Return the full material exactly.

GIVEN INFORMATION
⁂
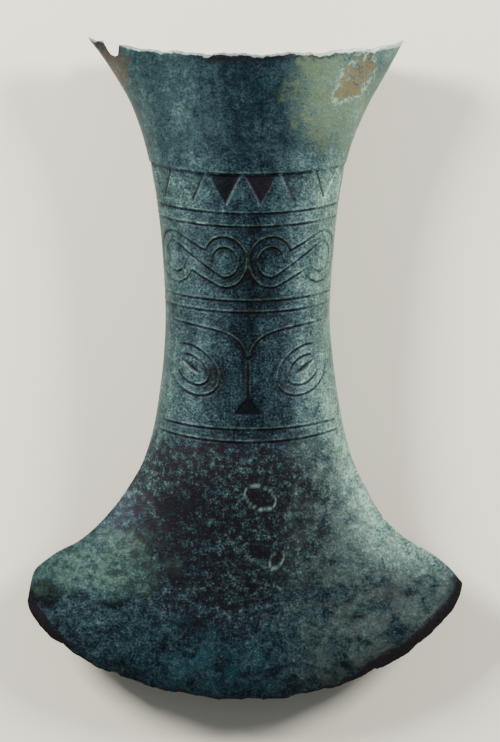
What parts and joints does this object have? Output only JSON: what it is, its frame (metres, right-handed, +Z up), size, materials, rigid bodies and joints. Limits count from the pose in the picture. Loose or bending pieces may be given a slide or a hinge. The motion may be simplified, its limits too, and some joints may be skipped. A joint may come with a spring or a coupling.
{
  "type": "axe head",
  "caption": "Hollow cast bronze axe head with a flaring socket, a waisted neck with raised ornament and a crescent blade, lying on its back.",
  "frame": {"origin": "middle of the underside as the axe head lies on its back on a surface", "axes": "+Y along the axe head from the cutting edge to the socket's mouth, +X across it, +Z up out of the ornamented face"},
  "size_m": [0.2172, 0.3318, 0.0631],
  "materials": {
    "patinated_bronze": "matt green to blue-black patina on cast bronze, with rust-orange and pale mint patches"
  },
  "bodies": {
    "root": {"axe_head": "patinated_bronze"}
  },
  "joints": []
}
⁂
ANSWER
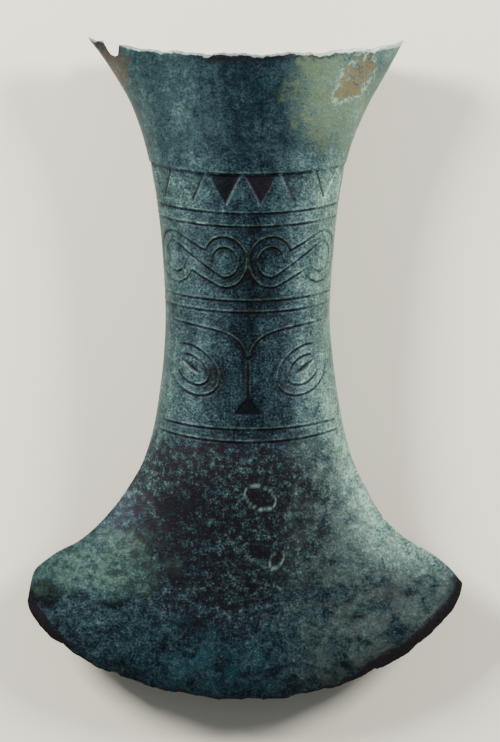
What parts and joints does this object have? Output only JSON: what it is, its frame (metres, right-handed, +Z up), size, materials, rigid bodies and joints. Limits count from the pose in the picture. Loose or bending pieces may be given a slide or a hinge. The motion may be simplified, its limits too, and some joints may be skipped. A joint may come with a spring or a coupling.
{
  "type": "axe head",
  "caption": "Hollow cast bronze axe head with a flaring socket, a waisted neck with raised ornament and a crescent blade, lying on its back.",
  "frame": {"origin": "middle of the underside as the axe head lies on its back on a surface", "axes": "+Y along the axe head from the cutting edge to the socket's mouth, +X across it, +Z up out of the ornamented face"},
  "size_m": [0.2172, 0.3318, 0.0631],
  "materials": {
    "patinated_bronze": "matt green to blue-black patina on cast bronze, with rust-orange and pale mint patches"
  },
  "bodies": {
    "root": {"axe_head": "patinated_bronze"}
  },
  "joints": []
}